### [INSTRUCTION]
The lines to extract start at the one containing "kept = cad_parts[name]" and end with the last line; give them exactly and nothing more.

++++

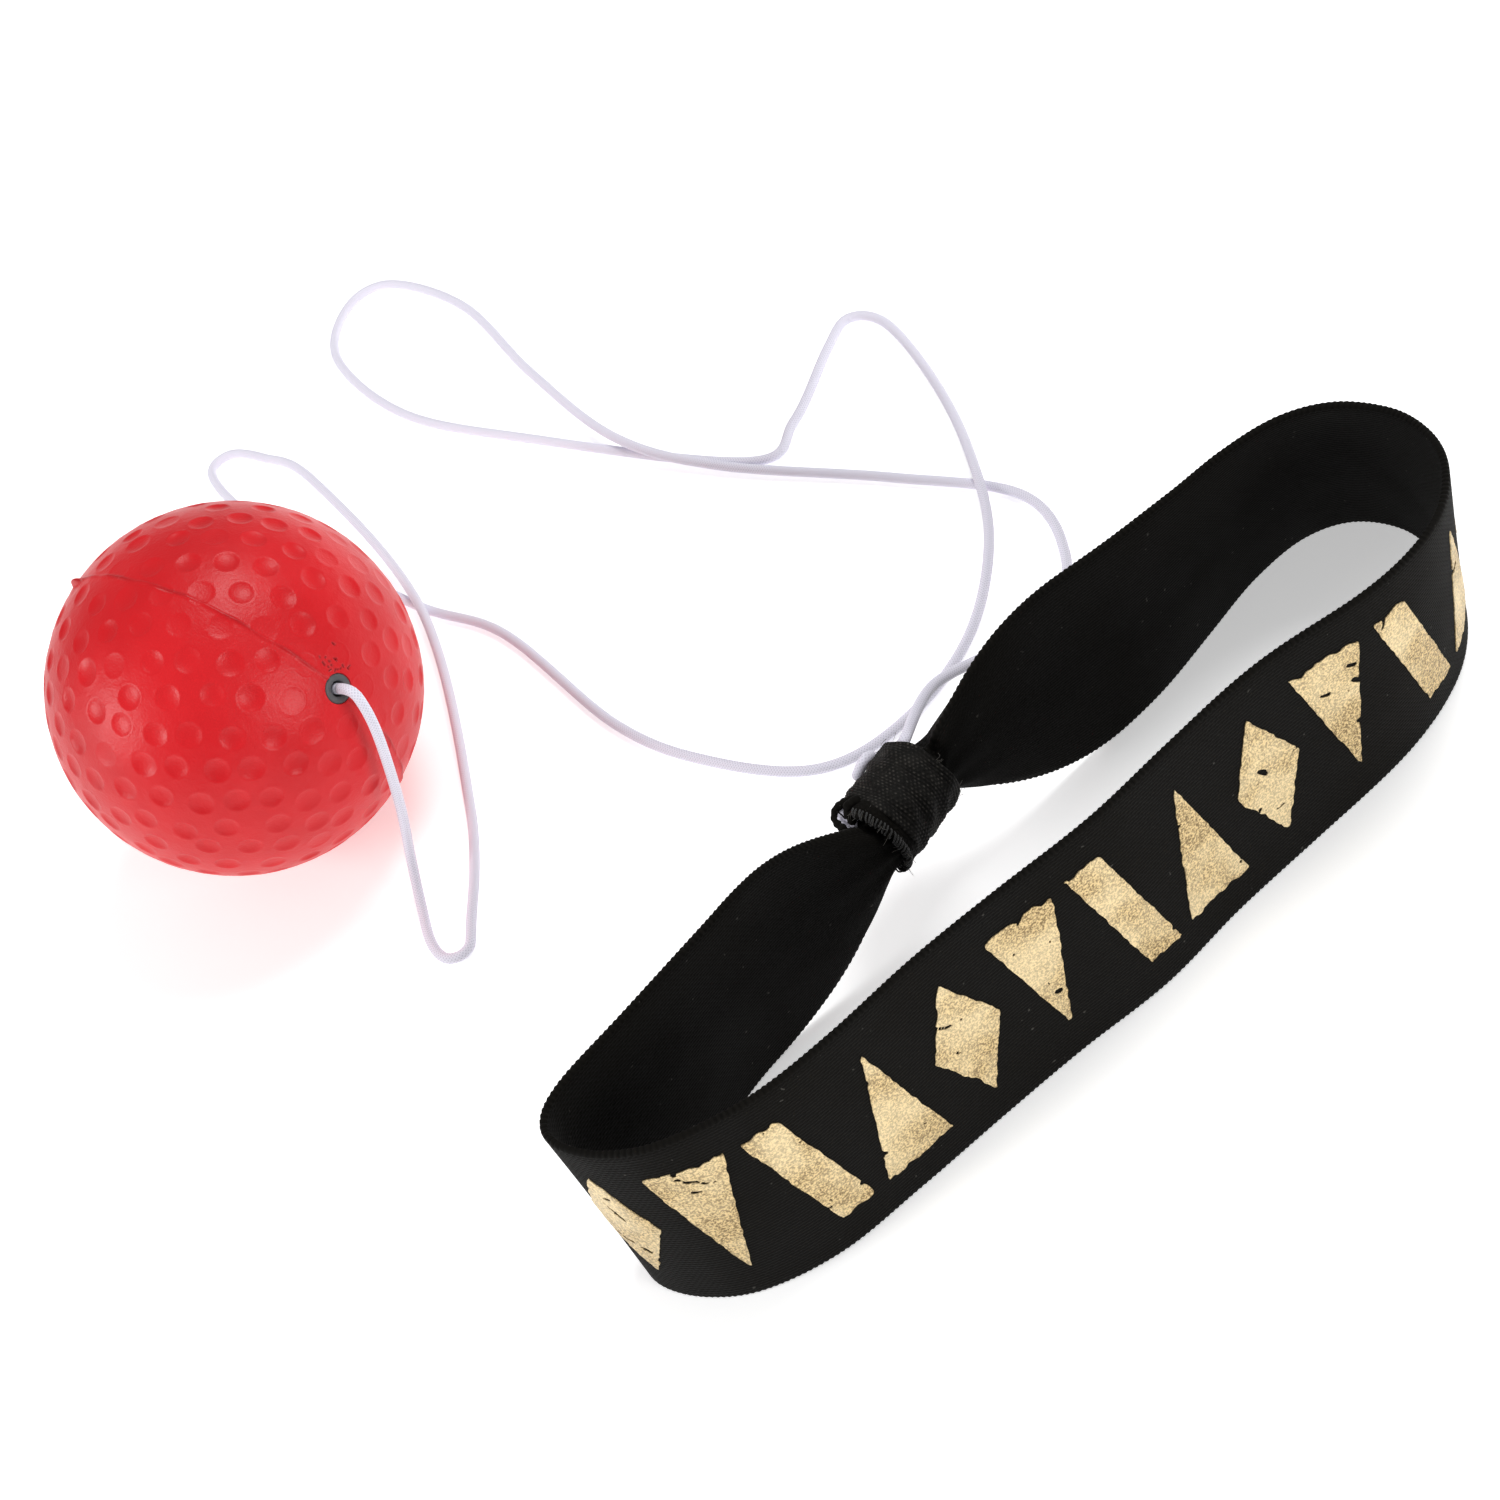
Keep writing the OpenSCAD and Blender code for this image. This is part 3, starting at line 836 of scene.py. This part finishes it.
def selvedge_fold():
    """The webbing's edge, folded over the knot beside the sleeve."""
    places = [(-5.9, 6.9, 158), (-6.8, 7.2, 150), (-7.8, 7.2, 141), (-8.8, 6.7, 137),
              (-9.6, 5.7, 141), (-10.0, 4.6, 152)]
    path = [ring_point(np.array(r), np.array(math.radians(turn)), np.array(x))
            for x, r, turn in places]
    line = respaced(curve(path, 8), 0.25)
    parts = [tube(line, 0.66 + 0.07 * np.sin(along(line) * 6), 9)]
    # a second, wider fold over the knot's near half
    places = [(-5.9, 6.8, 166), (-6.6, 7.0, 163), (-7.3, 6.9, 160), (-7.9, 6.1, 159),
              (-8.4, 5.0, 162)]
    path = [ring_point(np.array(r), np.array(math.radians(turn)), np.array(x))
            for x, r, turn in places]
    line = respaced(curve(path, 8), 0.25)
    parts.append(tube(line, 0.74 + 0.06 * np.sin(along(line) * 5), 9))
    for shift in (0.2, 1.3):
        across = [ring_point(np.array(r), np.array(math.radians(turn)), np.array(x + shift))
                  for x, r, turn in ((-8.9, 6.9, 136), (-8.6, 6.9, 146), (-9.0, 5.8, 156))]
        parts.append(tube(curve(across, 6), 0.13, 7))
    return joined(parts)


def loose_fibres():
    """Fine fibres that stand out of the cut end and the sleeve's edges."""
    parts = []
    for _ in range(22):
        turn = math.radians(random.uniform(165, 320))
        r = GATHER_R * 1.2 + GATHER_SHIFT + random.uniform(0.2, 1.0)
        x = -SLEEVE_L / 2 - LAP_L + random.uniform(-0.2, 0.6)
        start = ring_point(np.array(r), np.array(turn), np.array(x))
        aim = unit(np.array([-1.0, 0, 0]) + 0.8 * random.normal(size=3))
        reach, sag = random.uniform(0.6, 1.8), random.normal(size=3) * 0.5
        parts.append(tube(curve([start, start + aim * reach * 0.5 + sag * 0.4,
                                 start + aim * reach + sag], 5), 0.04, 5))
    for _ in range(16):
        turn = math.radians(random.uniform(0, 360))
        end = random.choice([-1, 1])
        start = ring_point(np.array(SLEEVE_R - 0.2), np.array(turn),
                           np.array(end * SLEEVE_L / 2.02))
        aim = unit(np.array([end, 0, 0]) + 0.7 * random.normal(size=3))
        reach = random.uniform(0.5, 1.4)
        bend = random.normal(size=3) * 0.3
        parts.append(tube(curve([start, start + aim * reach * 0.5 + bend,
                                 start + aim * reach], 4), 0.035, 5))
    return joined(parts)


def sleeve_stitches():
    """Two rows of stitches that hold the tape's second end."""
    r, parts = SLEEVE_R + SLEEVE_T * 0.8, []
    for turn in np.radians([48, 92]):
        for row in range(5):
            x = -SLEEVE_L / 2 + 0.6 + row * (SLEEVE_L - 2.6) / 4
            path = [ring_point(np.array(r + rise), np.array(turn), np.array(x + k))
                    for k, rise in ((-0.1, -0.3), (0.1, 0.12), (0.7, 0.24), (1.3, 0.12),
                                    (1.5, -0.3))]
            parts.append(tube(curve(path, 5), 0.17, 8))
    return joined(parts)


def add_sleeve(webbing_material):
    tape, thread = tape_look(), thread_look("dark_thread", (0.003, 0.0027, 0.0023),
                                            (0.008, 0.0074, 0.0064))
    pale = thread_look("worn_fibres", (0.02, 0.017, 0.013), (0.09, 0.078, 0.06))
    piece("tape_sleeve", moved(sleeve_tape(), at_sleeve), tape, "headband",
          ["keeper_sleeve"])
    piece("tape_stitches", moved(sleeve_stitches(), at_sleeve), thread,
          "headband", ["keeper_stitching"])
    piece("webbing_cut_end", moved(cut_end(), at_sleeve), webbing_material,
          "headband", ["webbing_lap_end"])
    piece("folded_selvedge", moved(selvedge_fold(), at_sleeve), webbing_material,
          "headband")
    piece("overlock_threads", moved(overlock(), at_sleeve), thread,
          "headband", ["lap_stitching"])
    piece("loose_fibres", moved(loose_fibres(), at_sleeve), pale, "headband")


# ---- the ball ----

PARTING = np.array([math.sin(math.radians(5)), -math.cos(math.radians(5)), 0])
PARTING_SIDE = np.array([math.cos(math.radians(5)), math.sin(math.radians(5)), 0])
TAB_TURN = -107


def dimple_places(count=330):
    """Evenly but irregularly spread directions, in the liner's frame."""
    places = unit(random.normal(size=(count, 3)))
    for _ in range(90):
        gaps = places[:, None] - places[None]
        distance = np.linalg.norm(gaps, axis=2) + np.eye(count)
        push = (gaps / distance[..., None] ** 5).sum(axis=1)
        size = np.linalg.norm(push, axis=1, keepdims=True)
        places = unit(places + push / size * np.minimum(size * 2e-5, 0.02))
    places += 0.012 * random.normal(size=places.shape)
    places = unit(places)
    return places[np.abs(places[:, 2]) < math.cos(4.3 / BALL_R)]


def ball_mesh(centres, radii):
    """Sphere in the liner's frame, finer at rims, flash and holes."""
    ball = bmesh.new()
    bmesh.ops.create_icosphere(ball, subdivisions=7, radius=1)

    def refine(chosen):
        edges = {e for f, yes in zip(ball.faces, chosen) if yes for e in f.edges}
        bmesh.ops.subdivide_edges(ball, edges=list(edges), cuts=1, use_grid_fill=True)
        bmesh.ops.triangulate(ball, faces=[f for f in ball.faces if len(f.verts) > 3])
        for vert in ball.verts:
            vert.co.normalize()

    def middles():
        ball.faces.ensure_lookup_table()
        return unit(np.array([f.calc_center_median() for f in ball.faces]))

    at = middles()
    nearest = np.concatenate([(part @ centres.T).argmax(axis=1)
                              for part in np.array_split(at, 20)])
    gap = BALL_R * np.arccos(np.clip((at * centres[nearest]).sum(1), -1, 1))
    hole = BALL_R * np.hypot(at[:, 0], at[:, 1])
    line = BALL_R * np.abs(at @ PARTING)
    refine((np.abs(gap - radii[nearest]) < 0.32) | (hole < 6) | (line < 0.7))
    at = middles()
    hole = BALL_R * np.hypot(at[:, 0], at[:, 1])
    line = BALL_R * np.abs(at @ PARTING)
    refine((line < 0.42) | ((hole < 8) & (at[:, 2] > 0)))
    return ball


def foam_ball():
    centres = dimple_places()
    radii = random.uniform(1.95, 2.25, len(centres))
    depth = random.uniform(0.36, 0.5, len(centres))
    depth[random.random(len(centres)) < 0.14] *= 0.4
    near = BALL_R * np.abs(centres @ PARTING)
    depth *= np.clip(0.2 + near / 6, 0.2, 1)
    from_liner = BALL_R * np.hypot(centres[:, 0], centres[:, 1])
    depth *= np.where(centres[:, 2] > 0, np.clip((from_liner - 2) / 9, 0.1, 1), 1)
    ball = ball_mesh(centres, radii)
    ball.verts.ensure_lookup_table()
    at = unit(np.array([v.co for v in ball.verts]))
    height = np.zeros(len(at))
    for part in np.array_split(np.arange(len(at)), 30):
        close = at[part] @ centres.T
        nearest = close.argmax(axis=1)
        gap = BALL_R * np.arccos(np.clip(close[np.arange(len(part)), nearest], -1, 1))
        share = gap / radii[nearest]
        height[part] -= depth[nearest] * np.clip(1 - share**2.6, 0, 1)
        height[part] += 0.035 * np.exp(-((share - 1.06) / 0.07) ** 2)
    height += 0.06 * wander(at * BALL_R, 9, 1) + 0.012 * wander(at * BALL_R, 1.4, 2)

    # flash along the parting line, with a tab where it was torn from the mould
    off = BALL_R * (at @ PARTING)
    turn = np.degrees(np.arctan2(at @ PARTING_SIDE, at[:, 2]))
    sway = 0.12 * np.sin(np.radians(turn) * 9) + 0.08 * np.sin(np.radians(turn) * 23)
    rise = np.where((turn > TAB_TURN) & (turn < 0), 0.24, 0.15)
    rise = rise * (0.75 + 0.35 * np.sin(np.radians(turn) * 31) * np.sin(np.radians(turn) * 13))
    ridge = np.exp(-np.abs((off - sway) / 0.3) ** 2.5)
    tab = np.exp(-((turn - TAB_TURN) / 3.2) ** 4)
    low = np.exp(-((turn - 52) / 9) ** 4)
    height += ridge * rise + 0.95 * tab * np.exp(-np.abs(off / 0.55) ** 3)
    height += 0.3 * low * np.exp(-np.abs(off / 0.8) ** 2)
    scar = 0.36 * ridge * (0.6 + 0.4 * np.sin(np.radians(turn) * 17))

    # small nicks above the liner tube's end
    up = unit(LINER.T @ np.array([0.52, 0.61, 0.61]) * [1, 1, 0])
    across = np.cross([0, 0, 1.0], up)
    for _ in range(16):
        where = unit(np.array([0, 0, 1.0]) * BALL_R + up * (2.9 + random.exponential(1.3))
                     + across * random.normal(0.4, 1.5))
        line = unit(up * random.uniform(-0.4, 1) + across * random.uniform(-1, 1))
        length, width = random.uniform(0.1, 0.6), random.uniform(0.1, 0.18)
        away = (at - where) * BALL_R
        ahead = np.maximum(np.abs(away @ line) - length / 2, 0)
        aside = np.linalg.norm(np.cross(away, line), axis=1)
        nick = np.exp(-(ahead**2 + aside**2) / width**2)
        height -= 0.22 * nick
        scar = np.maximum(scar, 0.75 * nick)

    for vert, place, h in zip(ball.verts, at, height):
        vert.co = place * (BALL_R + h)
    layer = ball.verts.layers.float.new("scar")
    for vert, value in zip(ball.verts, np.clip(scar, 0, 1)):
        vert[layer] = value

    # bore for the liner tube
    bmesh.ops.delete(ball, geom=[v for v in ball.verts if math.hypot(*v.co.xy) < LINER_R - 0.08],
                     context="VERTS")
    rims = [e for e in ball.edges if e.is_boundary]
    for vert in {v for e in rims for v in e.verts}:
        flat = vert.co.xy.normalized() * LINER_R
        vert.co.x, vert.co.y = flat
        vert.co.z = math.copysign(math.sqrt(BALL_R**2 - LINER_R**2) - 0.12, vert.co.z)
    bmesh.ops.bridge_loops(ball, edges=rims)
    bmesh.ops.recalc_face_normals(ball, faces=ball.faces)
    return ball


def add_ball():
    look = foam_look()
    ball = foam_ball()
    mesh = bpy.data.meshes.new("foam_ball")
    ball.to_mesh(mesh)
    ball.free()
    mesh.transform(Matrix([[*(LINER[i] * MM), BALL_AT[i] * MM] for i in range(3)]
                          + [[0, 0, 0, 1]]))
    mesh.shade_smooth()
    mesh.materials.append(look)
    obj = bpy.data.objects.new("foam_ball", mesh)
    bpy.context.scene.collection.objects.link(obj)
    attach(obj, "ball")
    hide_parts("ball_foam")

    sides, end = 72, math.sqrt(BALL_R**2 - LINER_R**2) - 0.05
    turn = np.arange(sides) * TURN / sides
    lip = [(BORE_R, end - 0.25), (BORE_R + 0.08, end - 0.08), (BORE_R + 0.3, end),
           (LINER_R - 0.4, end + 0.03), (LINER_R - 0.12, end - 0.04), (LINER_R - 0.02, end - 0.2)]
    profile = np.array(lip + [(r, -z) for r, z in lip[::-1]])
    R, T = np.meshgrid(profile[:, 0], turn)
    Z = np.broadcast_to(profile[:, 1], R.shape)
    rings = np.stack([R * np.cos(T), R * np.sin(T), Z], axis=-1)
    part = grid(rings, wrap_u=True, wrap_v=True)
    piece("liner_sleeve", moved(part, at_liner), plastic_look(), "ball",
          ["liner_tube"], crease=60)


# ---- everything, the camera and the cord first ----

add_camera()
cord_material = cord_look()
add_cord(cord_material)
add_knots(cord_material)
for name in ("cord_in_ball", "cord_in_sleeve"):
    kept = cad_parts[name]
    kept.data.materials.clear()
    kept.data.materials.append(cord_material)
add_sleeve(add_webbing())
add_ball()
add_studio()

++++

### [REPLY]
    kept = cad_parts[name]
    kept.data.materials.clear()
    kept.data.materials.append(cord_material)
add_sleeve(add_webbing())
add_ball()
add_studio()